His calling her "Blondie," kidding about heaven being great, but he thought eternity would have returned his full head of hair, the in jokes about the heart they share (his was transplanted to her when he died). It all worked for me, with only the film retrospective on the Crossroads TV clunkly added to the scene.

Speaking of clunky, I liked the idea of Agnes Nixon -- creator of One Life to Live -- appearing as Agnes, the creator of it all, checking a script and watching the action with rapt attention. The execution, however, left something to be desired. And I'm not sure what to make of the breaking of the fourth wall, when Erika joined Agnes in a thank you to everyone out there -- meaning us fans. It was a little jarring and could have been done in a more clever way. Ron Carlivati, if you want my ideas, email me!

Not to be forgotten, the stunt work at the falls was stellar. It was some of the best I've seen in daytime in a long time. How Sarah and Cristian survive is anyone's guess! Also, I liked Mel and Dorian; it's a shame his character is dead. He really knows how to get to Dorian.
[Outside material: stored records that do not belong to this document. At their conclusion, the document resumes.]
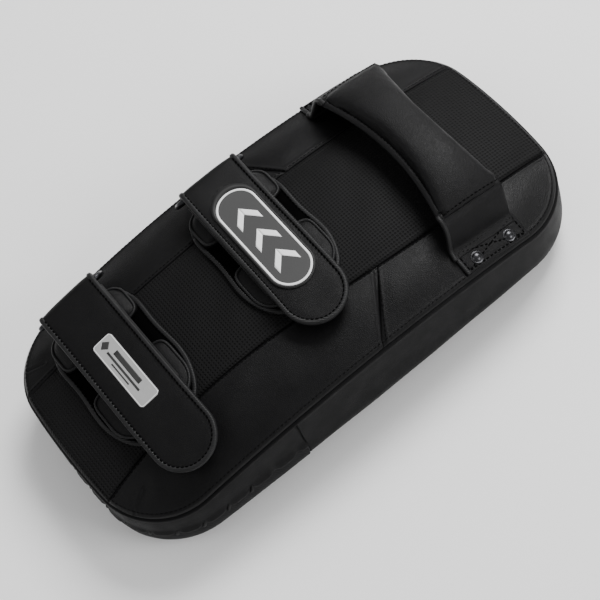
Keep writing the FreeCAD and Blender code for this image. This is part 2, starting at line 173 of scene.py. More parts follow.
def phi_at(s):
    return np.interp(np.mod(s, PERIMETER), LOOP_S, LOOP_PHI)


def s_where(x, near):
    """Arc length at which the outline passes x, on the near or the far side."""
    side = (LOOP[:, 1] < 0) if near else (LOOP[:, 1] > 0)
    k = np.where(side)[0]
    k = k[np.argsort(LOOP[k, 0])]
    return float(np.interp(x, LOOP[k, 0], LOOP_S[k]))


def inside(x, y, step=3):
    """Distance from points to the outline, inwards."""
    p = np.stack([np.ravel(x), np.ravel(y)], -1)
    a = LOOP[:-1:step]
    b = np.roll(a, -1, 0)
    ab = b - a
    best = np.full(len(p), 1e9)
    for i in range(0, len(p), 4000):
        q = p[i:i + 4000, None, :] - a
        t = np.clip((q * ab).sum(2) / (ab**2).sum(1), 0, 1)
        best[i:i + 4000] = np.sqrt(((q - ab * t[..., None]) ** 2).sum(2).min(1))
    return best.reshape(np.shape(x))


def waves(x, y, seed=0.0):
    """A smooth, repeatable unevenness between -1 and 1."""
    a = np.sin(x * 0.071 + 1.3 + seed) * np.sin(y * 0.093 + 0.4 - seed)
    b = np.sin(x * 0.153 - y * 0.117 + 2.1 * seed + 0.7)
    c = np.sin(x * 0.031 + y * 0.047 + 3.7 + seed)
    return (a + 0.6 * b + 0.8 * c) / 2.4


# ---------------------------------------------------------------- mesh helpers
def mesh_object(name, verts, faces, material):
    mesh = bpy.data.meshes.new(name)
    mesh.from_pydata((np.asarray(verts, float) * MM).tolist(), [], [list(f) for f in faces])
    mesh.validate()
    work = bmesh.new()
    work.from_mesh(mesh)
    bmesh.ops.remove_doubles(work, verts=work.verts, dist=1e-6)
    bmesh.ops.recalc_face_normals(work, faces=work.faces)
    work.to_mesh(mesh)
    work.free()
    mesh.materials.append(material)
    mesh.shade_smooth()
    obj = bpy.data.objects.new(name, mesh)
    bpy.context.scene.collection.objects.link(obj)
    return obj


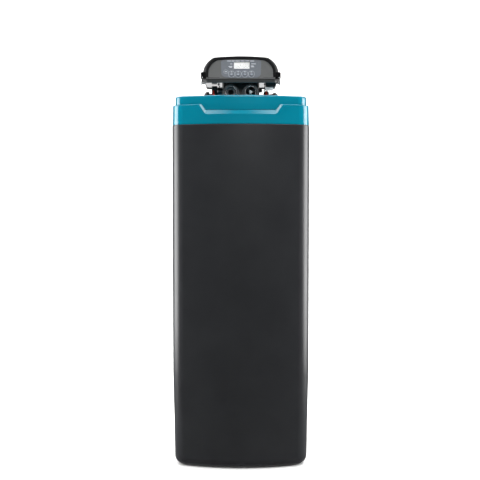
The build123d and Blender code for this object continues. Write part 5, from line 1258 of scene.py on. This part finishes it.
# Liquid crystal segments: smoky grey bars that stand a hair in front of the glow.
segment_ink = moulded(
    "liquid_crystal_segments",
    dark="#a2a2a0",
    light="#acacaa",
    roughness=0.4,
    cloud_mm=3.0,
    grain_mm=1.0,
    grain_depth_mm=0.002,
)
DIGIT_WIDTH_MM = 6.0
DIGIT_HEIGHT_MM = 12.0
SEGMENT_MM = 1.1
SEGMENT_GAP_MM = 0.35
SEGMENT_HIGH_MM = 0.05
SEGMENT_EDGE_MM = 0.01
COLON_X_MM = 1.0
COLON_RISES_MM = (-2.4, 2.4)
COLON_RADIUS_MM = 0.7
FIGURES = [(-14.5, "1"), (-5.5, "2"), (7.5, "0"), (16.5, "0")]
LIT_SEGMENTS = {"0": "abcdef", "1": "bc", "2": "abged"}
half_w = DIGIT_WIDTH_MM / 2
half_h = DIGIT_HEIGHT_MM / 2
SEGMENT_PLACES = {
    "a": (0.0, half_h, True),
    "b": (half_w, half_h / 2, False),
    "c": (half_w, -half_h / 2, False),
    "d": (0.0, -half_h, True),
    "e": (-half_w, -half_h / 2, False),
    "f": (-half_w, half_h / 2, False),
    "g": (0.0, 0.0, True),
}
cell_middle = WINDOW_FOOT_MM + WINDOW_HEIGHT_MM / 2
segment_outlines = []
for figure_x, figure in FIGURES:
    for letter in LIT_SEGMENTS[figure]:
        offset_x, offset_up, level_bar = SEGMENT_PLACES[letter]
        reach = (DIGIT_WIDTH_MM if level_bar else half_h) / 2 - SEGMENT_GAP_MM
        tip = SEGMENT_MM / 2
        bar = [(-reach, 0), (-reach + tip, -tip), (reach - tip, -tip)]
        bar += [(reach, 0), (reach - tip, tip), (-reach + tip, tip)]
        if not level_bar:
            bar = [(-across, along) for along, across in bar]
        segment_outlines.append(
            [
                Vector((WINDOW_X_MM + figure_x + offset_x + dx, cell_middle + offset_up + dy))
                for dx, dy in bar
            ]
        )
for dot_up in COLON_RISES_MM:
    dot_spot = (WINDOW_X_MM + COLON_X_MM, cell_middle + dot_up)
    segment_outlines.append(oval_outline(*dot_spot, COLON_RADIUS_MM, COLON_RADIUS_MM, steps=16))
for number, outline in enumerate(segment_outlines, start=1):
    face_plate(
        f"display_segment_{number}",
        outline,
        CELL_OUT_MM + SKIN_GAP_MM,
        CELL_OUT_MM + SEGMENT_HIGH_MM,
        SEGMENT_EDGE_MM,
        segment_ink,
    )
FRAME_OUTSIDE_MM = 0.6
FRAME_INSIDE_MM = 0.9
FRAME_RISE_MM = 0.2
face_band(
    "window_frame",
    window_outline(FRAME_OUTSIDE_MM),
    window_outline(-FRAME_INSIDE_MM),
    overlay_skin + SKIN_GAP_MM,
    overlay_skin + FRAME_RISE_MM,
    white_ink,
)

# Keys: four caps of silicone rubber that push through the overlay, each with a low dome
# moulded on its end.

# Moulded silicone: blue-grey and satin. Where a key faces straight out it is painted pale
# as a highlight, and where it turns away darker as painted shade.
button_silicone_painted_shading, tree, where = new_material("moulded_silicone_blue_grey_painted_shading")
bloom = add_node(
    tree,
    "ShaderNodeTexNoise",
    {"Scale": 900.0, "Detail": 2.0},
    {"Vector": where},
)
facing = add_node(tree, "ShaderNodeNewGeometry")
painted_light_share = add_node(
    tree,
    "ShaderNodeVectorMath",
    {"operation": "DOT_PRODUCT", 1: tuple(face_out)},
    {0: facing.outputs["Normal"]},
)
bump = relief(tree, bloom.outputs["Fac"], depth_mm=0.01)
finish_material(
    tree,
    {"Roughness": 0.4, "IOR": 1.43, "Sheen Weight": 0.1},
    {
        "Base Color": two_tone(tree, painted_light_share.outputs["Value"], "#23262e", "#7c828c", 0.88, 0.995),
        "Normal": bump,
    },
)
dress(button_silicone_painted_shading, "button_1", "button_2", "button_3", "button_4")
DOME_PROFILE = [(0.0, 1.0), (1.2, 0.95), (2.4, 0.78), (3.5, 0.5), (4.3, 0.2), (4.75, -0.05)]
BUTTON_PROUD_MM = 0.9
for place in range(4):
    crown = face_point(
        BUTTON_X_MM + place * BUTTON_PITCH_MM, BUTTON_UP_MM, overlay_skin + BUTTON_PROUD_MM
    )
    dome = turned(f"button_dome_{place + 1}", DOME_PROFILE, crown, face_out, button_silicone_painted_shading)
    fasten(dome, f"key_{place + 1}")

# Circuit board: glass laminate under green solder resist, held on four posts by screws,
# with its parts soldered on the hidden side.

# Solder resist: deep glossy green, thinner over the copper tracks beneath, which shows as
# paler lines a millimetre or two wide.
TRACK_MM = 1.8
board_laminate, tree, where = new_material("solder_resist_on_laminate")
tracks = add_node(
    tree,
    "ShaderNodeTexVoronoi",
    {"distance": "CHEBYCHEV", "Scale": 1000.0 / TRACK_MM / 4},
    {"Vector": where},
)
bump = relief(tree, tracks.outputs["Distance"], depth_mm=0.05)
finish_material(
    tree,
    {"Roughness": 0.22, "IOR": 1.55},
    {
        "Base Color": two_tone(tree, tracks.outputs["Distance"], "#0f5a2c", "#1b7a3f", 0.35, 0.4),
        "Normal": bump,
    },
)
dress(board_laminate, "circuit_board")
BOARD_BACK_MM = -15.1
SCREW_PROFILE = [(0.0, 1.2), (0.7, 1.2), (0.7, 2.0), (2.6, 2.0), (3.0, 1.7), (3.0, 0.05)]
POST_SPOTS_MM = [(-50.0, 10.0), (50.0, 10.0), (-50.0, 56.0), (50.0, 56.0)]
for number, spot in enumerate(POST_SPOTS_MM, start=1):
    head = face_point(*spot, BOARD_BACK_MM)
    screw = turned(f"board_screw_{number}", SCREW_PROFILE, head, -face_out, zinc_plate, steps=24)
    fasten(screw, "hood")

# Moulded parts: name, centre across, height up, width, height, rise and material.
BOARD_BLOCKS = [
    ("timer_chip", 12.0, 30.0, 18.0, 14.0, 2.0, socket_abs),
    ("driver_chip", -22.0, 26.0, 9.0, 7.0, 1.8, socket_abs),
    ("lead_connector", -20.0, 12.0, 24.0, 7.0, 8.0, gear_acetal),
    ("relay", 36.0, 18.0, 16.0, 12.0, 13.0, socket_abs),
]
BLOCK_ROUND_SHARE = 0.08
BLOCK_GAP_MM = 0.05
BLOCK_EDGE_MM = 0.4
block_foot = BOARD_BACK_MM - BLOCK_GAP_MM
for name, x_mm, up_mm, width, height, rise, material in BOARD_BLOCKS:
    corners = box_corners(
        x_mm - width / 2, up_mm - height / 2, x_mm + width / 2, up_mm + height / 2
    )
    outline = rounded_outline(corners, [min(width, height) * BLOCK_ROUND_SHARE] * 4)
    face_plate(
        name, outline, block_foot, block_foot - rise, -BLOCK_EDGE_MM, material
    )
CAPACITOR_PROFILE = [
    (0.0, 11.0),
    (2.6, 11.0),
    (3.1, 10.6),
    (3.1, 1.6),
    (2.8, 1.2),
    (3.1, 0.8),
    (3.1, 0.1),
]
CAPACITOR_SPOTS_MM = [(-40.0, 40.0), (-32.0, 44.0), (30.0, 44.0)]
for number, spot in enumerate(CAPACITOR_SPOTS_MM, start=1):
    foot = face_point(*spot, BOARD_BACK_MM)
    can = turned(
        f"board_capacitor_{number}", CAPACITOR_PROFILE, foot, -face_out, zinc_plate, steps=24
    )
    fasten(can, "hood")

# Brine well's cap, the safety valve and the float: moulded in white polypropylene. The cap
# drops over the well, two ears hold the valve in it, and the float's rod slides in the valve.

# Moulded polypropylene, white: waxy, faintly see-through at thin edges.
cap_polypropylene = moulded(
    "moulded_polypropylene_white",
    dark="#d8d9d7",
    light="#e2e3e1",
    roughness=0.32,
    cloud_mm=30.0,
    grain_mm=1.5,
    grain_depth_mm=0.02,
    shader={"IOR": 1.49},
)
dress(cap_polypropylene, "well_cap", "safety_valve", "float_rod")

# Brine line: one length of extruded polyethylene tube, pushed into the elbow's nut and into
# the safety valve.

# Extruded polyethylene: soft black with a greasy shine.
line_polyethylene = moulded(
    "extruded_polyethylene_black",
    dark="#17181a",
    light="#1f2022",
    roughness=0.33,
    cloud_mm=25.0,
    grain_mm=2.0,
    grain_depth_mm=0.02,
    shader={"IOR": 1.51},
)
dress(line_polyethylene, "brine_line")

# Overflow elbow and its nut: moulded in black polypropylene. The elbow passes through the
# back wall, and the nut holds it from inside.
dress(boot_polypropylene, "overflow_elbow", "overflow_nut")
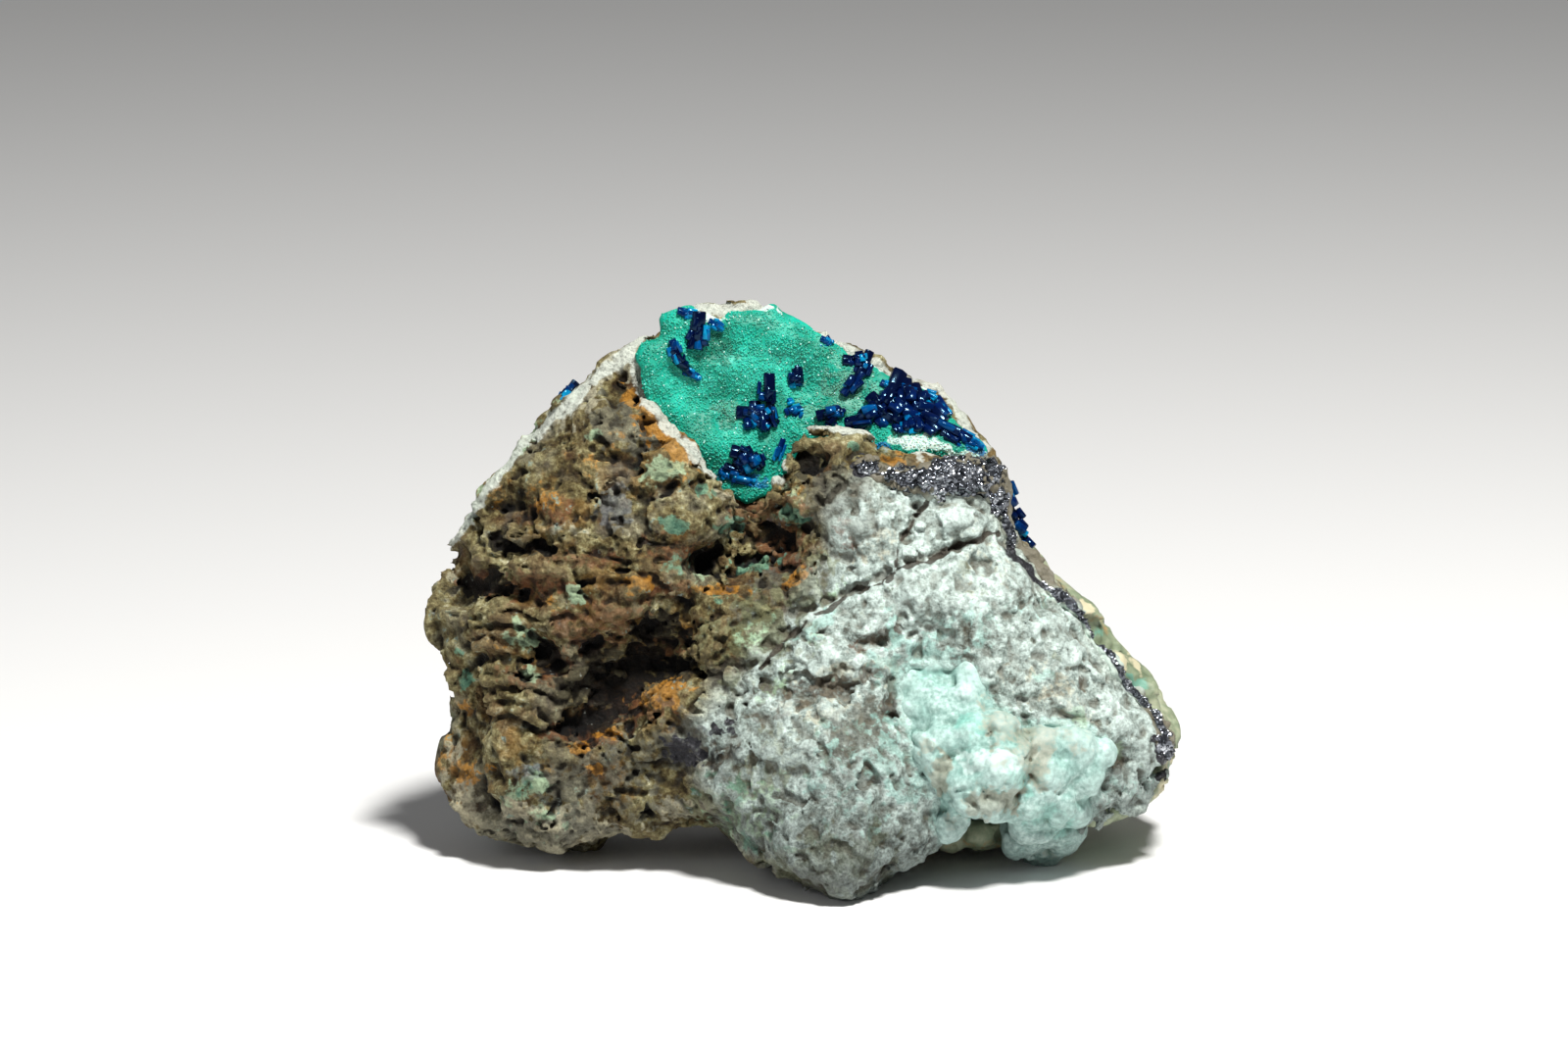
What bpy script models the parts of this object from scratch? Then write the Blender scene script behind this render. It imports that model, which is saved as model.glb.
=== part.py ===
"""A copper mineral specimen that stands on its own broken edge: iron-stained and pale rock with an
open pocket at the top, a green crystal crust in the pocket, clusters of dark blue crystals, a pale
knobbly crust low on the front, a thin crust over the back and a seam of grey metallic crystals.

Run with: blender --background --python part.py
"""

import math

import bmesh
import bpy
import numpy as np
from mathutils import Matrix, Vector, noise
from mathutils.geometry import delaunay_2d_cdt

# ---------------------------------------------------------------- driving dimensions, millimetres
# The broad face leans back from upright. Shapes are drawn on that face: x across it, h up it from
# the front foot, and d behind it. on_face() turns (x, h, d) into a point of the standing specimen.
LEAN = math.radians(13)
FOOT_DEPTH = 3.0  # d of the front foot
MIDDLE = (-0.27, 12.07)  # x and y, from the front foot's own axes, of the middle of the footprint
GAP = 0.3  # clearance that one mineral keeps to the next
TOUCH = 0.12  # least clearance after the coarser rooms are cut
BACK_AT_BASE = 27.0  # d of the back face at the foot
BACK_TAPER = 0.17  # how much the back comes forward for each millimetre up the face
FRONT_ROLL = 3.5  # how round the front edge of the rock is
BACK_ROLL = 7.0  # how round the back edge of the rock and its crust is
WALL = 2.6  # thickness of the rock wall in front of the pocket
DRUSE_THICK = 1.2
CRUST_THICK = 1.5
CRUST_FRONT = 11.0  # d of the back crust's front rim
CRUST_MIDDLE = (22, 16)  # x and h about which the crust's reach is widened
SHARP = 0.01  # an edge that isn't rounded

# How many triangles each rough body is drawn with before its neighbours are cut out of it
ROCK_TRIANGLES = 2600
LUMP_TRIANGLES = 880
CRUST_TRIANGLES = 460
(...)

My favorite stuff, though, is 1968. I'm digging the Life on Mars vibe with Rex (wearing a perfect 1968 outfit, including paisley shirt, tan cords and a thick belt with a big buckle) and Bo back at the Buchanan ranch with all these current performers re-creating the famous names from the past -- Spencer Truman, Maria, Chuck, Emma. I'm looking forward to how they play out this time travel storyline, as outre as it may seem for daytime TV.

But if there's one show that has really thrived on fantastic -- with emphasis on the sci-fi and fantasy -- flights of storytelling, it's OLTL. Doing time-travel again, now, is really a way to honor their 40th anniversary.

Finally, props to Frank Valentini, executive producer, for thinking big, and ABC Daytime head Brian Frons for giving him the go ahead.